- _What the exercise asks_
Beginning with the first line of the entries below, quote each line until you reach and include the line with "return skin".

BEGIN Task inputs

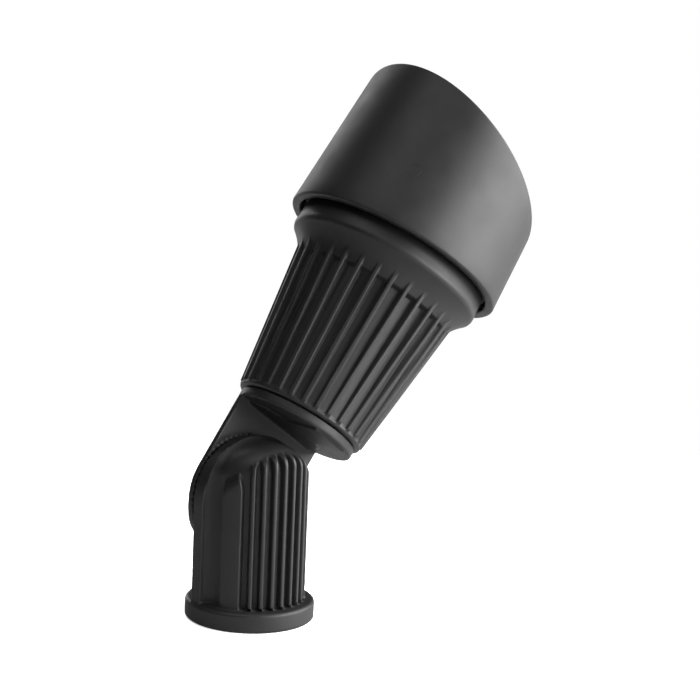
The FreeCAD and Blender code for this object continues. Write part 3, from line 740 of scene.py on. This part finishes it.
# how far points lie outside a knuckle half's column, and how much of the way there they are moved
def columnSkin(k):
    def skin(p):
        x, y, z = p[:, 0], p[:, 1], p[:, 2]
        fromAxis = np.hypot(x, y)
        fromHinge = np.where(z * k["way"] > 0.0, np.hypot(x, z), np.abs(x))
        # the rounding between wall and crown fades where the two run in line
        bend = 1.0 - x * x / np.maximum(fromAxis * fromHinge, leastWidth)
        depth = roundMax(fromAxis - k["core"], fromHinge - k["crown"], k["dome"] * bend + leastRound)
        if k["ribs"]:
            plate = np.maximum(k["face"] - y, fromHinge - k["crown"])
            depth = -roundMax(-depth, -plate, k["cove"])
            rib = ribSkin(k, x, y, z, fromAxis, fromHinge, bend)
            depth = -roundMax(-depth, -rib, k["soft"])
        share = np.clip((z - k["from"]) / k["fade"], 0.0, 1.0) * np.clip((k["to"] - z) / k["fade"], 0.0, 1.0)
        front = np.clip((k["face"] + k["front"] * y) / k["fade"], 0.0, 1.0)
        return depth, share * front * (np.hypot(x, z) > k["bore"])

    return skin


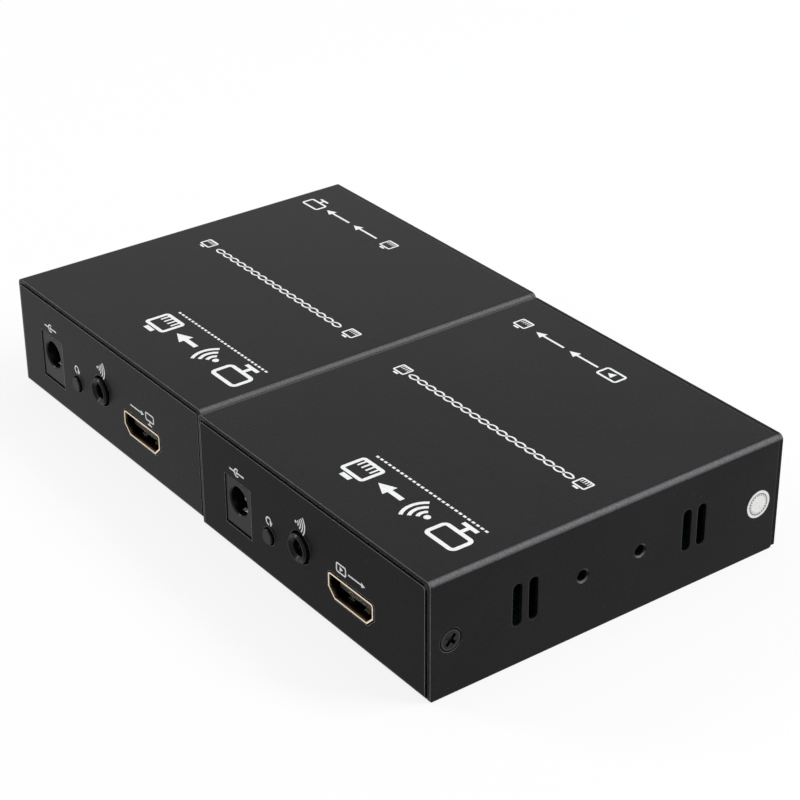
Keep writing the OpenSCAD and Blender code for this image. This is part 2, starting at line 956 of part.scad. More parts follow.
module infrared_jack_housing() {
    nose_l = infrared_proud + infrared_face;
    color(moulded_black)
        at_port(infrared_x)
            difference() {
                union() {
                    translate([-infrared_w / 2, infrared_face, 0])
                        cube([infrared_w, infrared_l, infrared_top]);
                    translate([0, -infrared_proud, infrared_axis])
                        rotate([-90, 0, 0]) {
                            cylinder(
                                h = infrared_chamfer,
                                r1 = infrared_nose_r - infrared_chamfer,
                                r2 = infrared_nose_r
                            );
                            translate([0, 0, infrared_chamfer])
                                cylinder(h = nose_l - infrared_chamfer, r = infrared_nose_r);
                        }
                }
                translate([0, -infrared_proud, infrared_axis])
                    rotate([-90, 0, 0]) {
                        mouth_cone(infrared_dish_r, infrared_bore_r, infrared_dish_l);
                        translate([0, 0, sleeve_start - fit])
                            cylinder(h = sleeve_l + 2 * fit, r = sleeve_r + fit);
                        cylinder(h = infrared_bore_l, r = infrared_bore_r);
                    }
                for (side = [0, 1])
                    mirror([side, 0, 0])
                        translate([
                            -infrared_w / 2 - overrun, infrared_face + infrared_slot_y,
                            infrared_axis - infrared_spring_w / 2 - leg_fit
                        ])
                            cube([
                                infrared_w / 2 + overrun, infrared_slot_l,
                                infrared_spring_w + 2 * leg_fit
                            ]);
            }
}

module infrared_jack_sleeve() {
    color(bright_steel)
        at_port(infrared_x)
            translate([0, sleeve_start - infrared_proud, infrared_axis])
                rotate([-90, 0, 0])
                    difference() {
                        cylinder(h = sleeve_l, r = sleeve_r);
                        translate([0, 0, -overrun])
                            cylinder(h = sleeve_l + 2 * overrun, r = infrared_bore_r);
                    }
}

module infrared_jack_springs() {
    start = infrared_face + infrared_slot_y + infrared_spring_t;
    touch = infrared_bore_r + infrared_spring_t;
    color(spring_bronze)
        at_port(infrared_x)
            for (side = [0, 1])
                mirror([side, 0, 0]) {
                    translate([0, 0, infrared_axis])
                        flat_strip([
                            [-infrared_leg_x, infrared_leg_y + infrared_spring_w / 2],
                            [-infrared_leg_x, start],
                            [-touch - infrared_spring_w, start],
                            [-touch, start + infrared_slot_l / 2],
                            [-touch - infrared_spring_t, start + infrared_slot_l - infrared_spring_w]
                        ], infrared_spring_t, infrared_spring_w);
                    leg(
                        -infrared_leg_x, infrared_leg_y, infrared_spring_t,
                        infrared_spring_w, infrared_axis, 0
                    );
                }
}

module infrared_legs(grow) {
    for (x = [-infrared_leg_x, infrared_leg_x])
        leg(x, infrared_leg_y, infrared_spring_t, infrared_spring_w, 0, grow);
}

// Video socket: a folded shell round a moulded tongue with contacts on both faces.
// Its section is wide at the top, with slanted lower corners, and inset moves every side inwards.
function video_outline(inset) =
    let (
        half = video_w / 2,
        knee = (sqrt(2) - 1) * inset
    )
    [
        [-half + inset, video_h - inset],
        [half - inset, video_h - inset],
        [half - inset, video_slant + knee],
        [half - video_slant - knee, inset],
        [-half + video_slant + knee, inset],
        [-half + inset, video_slant + knee]
    ];

module video_shape(inset) {
    intersection() {
        polygon(video_outline(inset));
        translate([inset - video_w / 2, inset])
            round_top(video_w - 2 * inset, video_h - 2 * inset, video_corner_r - inset);
    }
}

module along_video(y, l) {
    translate([0, y + l, video_lift])
        rotate([90, 0, 0])
            linear_extrude(l)
                children();
}

video_back = video_l - video_proud;
video_finger_root = video_finger_y + video_finger_l;

module video_socket_shell() {
    color(gold_plate)
        at_port(video_x)
            union() {
                difference() {
                    along_video(-video_proud, video_l)
                        difference() {
                            video_shape(0);
                            video_shape(video_t);
                        }
                    for (x = video_finger_xs)
                        for (z = [video_lift, video_lift + video_h])
                            translate([
                                x - video_finger_w / 2 - video_window_fit, video_finger_y,
                                z - video_t - fit
                            ])
                                cube([
                                    video_finger_w + 2 * video_window_fit, video_finger_l,
                                    2 * (video_t + fit)
                                ]);
                    translate([-tongue_w / 2, video_back - contact_back, video_lift - overrun])
                        cube([tongue_w, contact_back + overrun, video_t + fit + overrun]);
                }
                for (x = video_finger_xs)
                    translate([x, 0, video_lift]) {
                        video_finger(video_t / 2, 1);
                        video_finger(video_h - video_t / 2, -1);
                    }
                video_legs(0);
            }
}

// Spring finger that bows into the socket; side is 1 where it bows upwards
module video_finger(z, side) {
    strip([
        [video_finger_root + video_t, z],
        [video_finger_root - video_t, z],
        [video_finger_y + video_finger_l / 4, z + side * video_finger_bow],
        [video_finger_y + video_window_fit, z + side * video_finger_bow / 2]
    ], video_t, video_finger_w);
}

module video_legs(grow) {
    centre = video_w / 2 - video_t / 2;
    for (x = [-centre, centre])
        for (y = video_leg_ys)
            leg(x, y, video_t, video_leg_w, video_lift + video_slant + video_t, grow);
}

tongue_z = video_lift + video_h / 2;

module video_socket_tongue() {
    color(moulded_black)
        at_port(video_x)
            difference() {
                union() {
                    along_video(block_y, video_back - block_y - contact_back)
                        video_shape(video_t + fit);
                    translate([-tongue_w / 2, 0, 0])
                        rotate([90, 0, 90])
                            linear_extrude(tongue_w)
                                polygon([
                                    [tongue_y, tongue_z - tongue_t / 2 + tongue_tip],
                                    [tongue_y + tongue_tip, tongue_z - tongue_t / 2],
                                    [block_y + contact_t, tongue_z - tongue_t / 2],
                                    [block_y + contact_t, tongue_z + tongue_t / 2],
                                    [tongue_y + tongue_tip, tongue_z + tongue_t / 2],
                                    [tongue_y, tongue_z + tongue_t / 2 - tongue_tip]
                                ]);
                }
                for (side = [-1, 1])
                    video_contact_row(side)
                        translate([-contact_w / 2 - fit, contact_start - fit, contact_run(side)])
                            translate([0, 0, -contact_t / 2 - (side > 0 ? 0 : fit)])
                                cube([contact_w + 2 * fit, video_l, contact_t + fit]);
            }
}

// Height of a contact's middle on the tongue: side is 1 for the upper row and -1 for the lower row
function contact_run(side) = tongue_z + side * (tongue_t / 2 - contact_t / 2);

module video_contact_row(side) {
    count = side > 0 ? upper_contacts : lower_contacts;
    for (i = [0:count - 1])
        translate([(i - (count - 1) / 2) * contact_pitch, 0, 0])
            children();
}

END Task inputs

- _Task response_
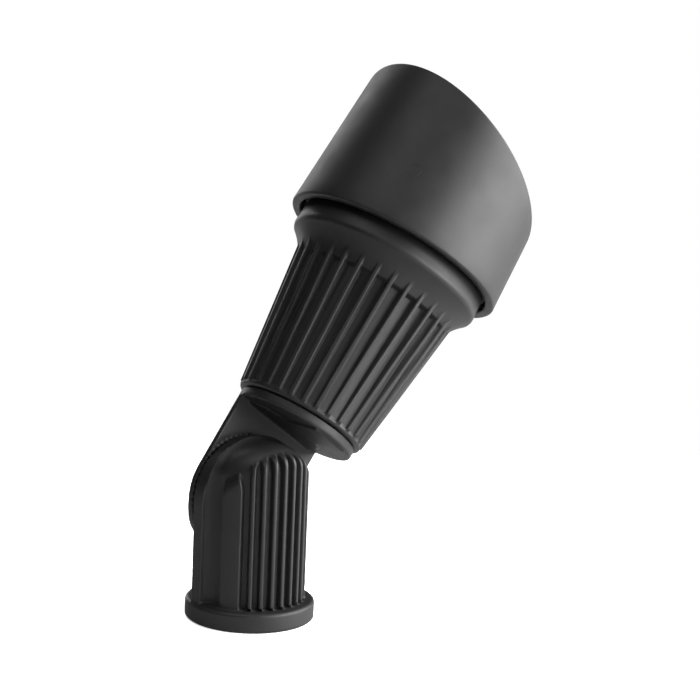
The FreeCAD and Blender code for this object continues. Write part 3, from line 740 of scene.py on. This part finishes it.
# how far points lie outside a knuckle half's column, and how much of the way there they are moved
def columnSkin(k):
    def skin(p):
        x, y, z = p[:, 0], p[:, 1], p[:, 2]
        fromAxis = np.hypot(x, y)
        fromHinge = np.where(z * k["way"] > 0.0, np.hypot(x, z), np.abs(x))
        # the rounding between wall and crown fades where the two run in line
        bend = 1.0 - x * x / np.maximum(fromAxis * fromHinge, leastWidth)
        depth = roundMax(fromAxis - k["core"], fromHinge - k["crown"], k["dome"] * bend + leastRound)
        if k["ribs"]:
            plate = np.maximum(k["face"] - y, fromHinge - k["crown"])
            depth = -roundMax(-depth, -plate, k["cove"])
            rib = ribSkin(k, x, y, z, fromAxis, fromHinge, bend)
            depth = -roundMax(-depth, -rib, k["soft"])
        share = np.clip((z - k["from"]) / k["fade"], 0.0, 1.0) * np.clip((k["to"] - z) / k["fade"], 0.0, 1.0)
        front = np.clip((k["face"] + k["front"] * y) / k["fade"], 0.0, 1.0)
        return depth, share * front * (np.hypot(x, z) > k["bore"])

    return skin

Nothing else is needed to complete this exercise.